Parlavi di superficie: un altro modo per prevenire questo tipo di problemi a livello tecnico, quindi di scelte di materiali di impianti, quale può essere?
Quello che noi abbiamo visto nella storia trentennale degli impianti osteointegrati è stato che fino a una decina di anni fa, quando usavamo delle superifici lisce che non venivano irruvidite con delle tecniche addizionali (quindi le superifici dell'impianto erano filettate con una vite ma lisce) le perimplantite erano veramente una rarità, un caso eccezionale. Da quando negli anni 2000 abbiamo iniziato a usare delle superfici ruvide, le perimplantiti sono diventate sempre più frequenti. Quindi a mio avviso è auspicabile il ritorno agli impianti che presentano delle superfici lisce, che sono estremamente più sicure. Consiglio quindi sia ai pazienti che ai colleghi di scegliere degli impianti che presentano la superficie originale, proposta dal dottor Branemark, che inizialmente ha portato un grande successo. Esiste ancora e quindi orienterei la mia scelta su quel tipo di superficie.
Ma allora perché queste superfici sono andate cambiando e quali sono le scelte concrete per cui i dentisti hanno poi optato per questo tipo di superfici?

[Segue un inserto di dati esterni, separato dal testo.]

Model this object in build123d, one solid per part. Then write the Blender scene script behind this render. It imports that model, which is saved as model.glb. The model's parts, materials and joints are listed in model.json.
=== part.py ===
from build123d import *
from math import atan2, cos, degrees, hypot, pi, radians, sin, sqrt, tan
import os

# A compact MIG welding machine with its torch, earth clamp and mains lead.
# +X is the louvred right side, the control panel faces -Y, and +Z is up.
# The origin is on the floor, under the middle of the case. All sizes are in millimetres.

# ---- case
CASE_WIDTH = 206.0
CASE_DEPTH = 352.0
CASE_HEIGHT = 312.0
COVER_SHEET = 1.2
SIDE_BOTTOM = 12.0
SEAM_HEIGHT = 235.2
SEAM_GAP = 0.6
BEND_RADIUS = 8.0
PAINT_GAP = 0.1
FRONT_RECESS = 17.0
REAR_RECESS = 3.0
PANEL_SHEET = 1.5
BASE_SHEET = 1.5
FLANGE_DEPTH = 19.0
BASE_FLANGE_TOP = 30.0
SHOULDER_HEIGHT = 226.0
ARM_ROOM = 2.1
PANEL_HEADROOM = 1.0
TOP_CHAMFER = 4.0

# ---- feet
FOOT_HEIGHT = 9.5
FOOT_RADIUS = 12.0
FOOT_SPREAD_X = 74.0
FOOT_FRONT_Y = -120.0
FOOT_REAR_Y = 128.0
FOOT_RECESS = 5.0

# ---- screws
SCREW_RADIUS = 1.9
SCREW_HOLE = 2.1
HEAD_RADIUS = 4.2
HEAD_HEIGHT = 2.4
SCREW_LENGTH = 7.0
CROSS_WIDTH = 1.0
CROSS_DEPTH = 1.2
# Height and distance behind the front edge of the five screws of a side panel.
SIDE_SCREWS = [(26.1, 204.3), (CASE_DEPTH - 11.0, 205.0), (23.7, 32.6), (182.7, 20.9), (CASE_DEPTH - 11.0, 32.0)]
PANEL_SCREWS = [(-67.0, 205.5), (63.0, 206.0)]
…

La realtà è che le aziende hanno spinto i colleghi ad utilizzare tecniche sempre più aggressive, quindi posizionare gli impianti, caricarli subito con le protesi, e così il paziente attualmente pretende nella maggior parte di casi di arrivare, togliere il dente, mettere subito l'impianto, mettere subito il dente e andare a casa in un'ora già con il dente in bocca. Per fare questo le aziende hanno spinto queste superfici ruvide che teoricamente dovrebbero avere una maggiore capacità di avere un'adesione da parte dell'osso, e quindi superfici che sarebbero più adatte a queste applicazioni off-limits, quindi carichi immediati in situazioni molto difficili. In realtà questo deve essere evitato, nel senso che un atteggiamento più prudente, con degli impianti con superfici meno trattate e più lisce, va maggiormente ricercato. Si deve ritornarne a una predicibilità delle nostre tecniche che devono essere efficaci non solo nei primi anni, ma dobbiamo garantire ai nostri pazienti (e i pazienti devono anche pretenderlo) di avere dei successi a lungo termine, come siamo stati abituati ad avere con impianti che duravano dai 10 ai 20 anni e non che inizino a dare problemi dopo 5-7 anni, come in alcuni casi sempre più frequenti sta accadendo.

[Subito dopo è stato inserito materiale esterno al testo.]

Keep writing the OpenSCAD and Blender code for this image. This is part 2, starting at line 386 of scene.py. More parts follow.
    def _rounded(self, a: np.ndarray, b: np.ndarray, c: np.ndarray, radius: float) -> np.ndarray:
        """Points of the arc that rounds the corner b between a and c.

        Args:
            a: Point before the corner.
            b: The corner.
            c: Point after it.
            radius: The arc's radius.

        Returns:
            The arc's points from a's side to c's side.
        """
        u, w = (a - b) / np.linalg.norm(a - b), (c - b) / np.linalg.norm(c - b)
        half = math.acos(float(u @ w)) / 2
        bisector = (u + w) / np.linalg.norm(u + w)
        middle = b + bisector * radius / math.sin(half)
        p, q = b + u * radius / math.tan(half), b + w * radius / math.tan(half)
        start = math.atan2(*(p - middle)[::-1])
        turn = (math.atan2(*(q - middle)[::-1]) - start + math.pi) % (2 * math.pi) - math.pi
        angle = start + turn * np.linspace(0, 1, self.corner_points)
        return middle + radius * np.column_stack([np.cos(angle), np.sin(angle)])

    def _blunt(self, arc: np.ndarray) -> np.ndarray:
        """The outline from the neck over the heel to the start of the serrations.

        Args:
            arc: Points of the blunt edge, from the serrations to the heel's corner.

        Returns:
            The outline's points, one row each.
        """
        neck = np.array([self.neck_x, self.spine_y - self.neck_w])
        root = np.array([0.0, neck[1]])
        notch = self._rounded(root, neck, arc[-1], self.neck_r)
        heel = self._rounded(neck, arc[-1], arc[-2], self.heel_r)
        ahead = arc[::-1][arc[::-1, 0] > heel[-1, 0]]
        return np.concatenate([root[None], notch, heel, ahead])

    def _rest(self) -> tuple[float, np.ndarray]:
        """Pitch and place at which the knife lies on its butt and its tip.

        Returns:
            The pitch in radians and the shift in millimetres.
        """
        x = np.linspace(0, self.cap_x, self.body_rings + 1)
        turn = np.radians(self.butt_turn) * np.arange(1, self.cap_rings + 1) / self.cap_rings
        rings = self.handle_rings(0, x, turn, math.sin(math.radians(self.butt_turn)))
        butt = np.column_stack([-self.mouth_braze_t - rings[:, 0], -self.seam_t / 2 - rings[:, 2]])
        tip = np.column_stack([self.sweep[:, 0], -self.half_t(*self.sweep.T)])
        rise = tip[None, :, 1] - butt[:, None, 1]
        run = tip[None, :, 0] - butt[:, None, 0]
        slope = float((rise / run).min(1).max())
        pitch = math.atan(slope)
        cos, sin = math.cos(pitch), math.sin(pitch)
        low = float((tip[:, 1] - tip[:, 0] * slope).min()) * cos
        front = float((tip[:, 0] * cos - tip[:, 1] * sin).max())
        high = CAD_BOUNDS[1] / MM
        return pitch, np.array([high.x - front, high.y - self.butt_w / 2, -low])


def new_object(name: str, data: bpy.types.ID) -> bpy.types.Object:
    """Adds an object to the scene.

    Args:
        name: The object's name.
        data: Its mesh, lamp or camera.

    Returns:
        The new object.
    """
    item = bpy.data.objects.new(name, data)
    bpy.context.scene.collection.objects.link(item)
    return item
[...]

Quindi possiamo consigliare ai pazienti di non pretendere tutto velocemente, ma accettare i consigli dei dentisti per far durare di più il lavoro?
Certo, bisogna dare al nostro corpo i tempi biologici adeguati per guarire. Per avere l'integrazione dell'impianto e quindi per avere l'osso che cresce a contatto con la superficie dell'impianto (la cosidetta osteo-integrazione) ci vogliono 3-4 mesi, per cui nella maggior parte dei casi è consigliabile il carico a distanza di 3-4 mesi. Solo in alcuni casi, quando troviamo un osso molto resistente, molto duro, ci si può fidare a fare un carico anche immediato, però devono essere dei casi scelti molto bene. E soprattutto non bisogna ridurre il numero degli impianti al minimo perchè meno impianti abbiamo a sostegno di una protesi, maggiore è il carico che ogni impianto deve subire quindi maggiori sono anche i rischi di sovraccarico e di fallimento di ogni singolo impianto.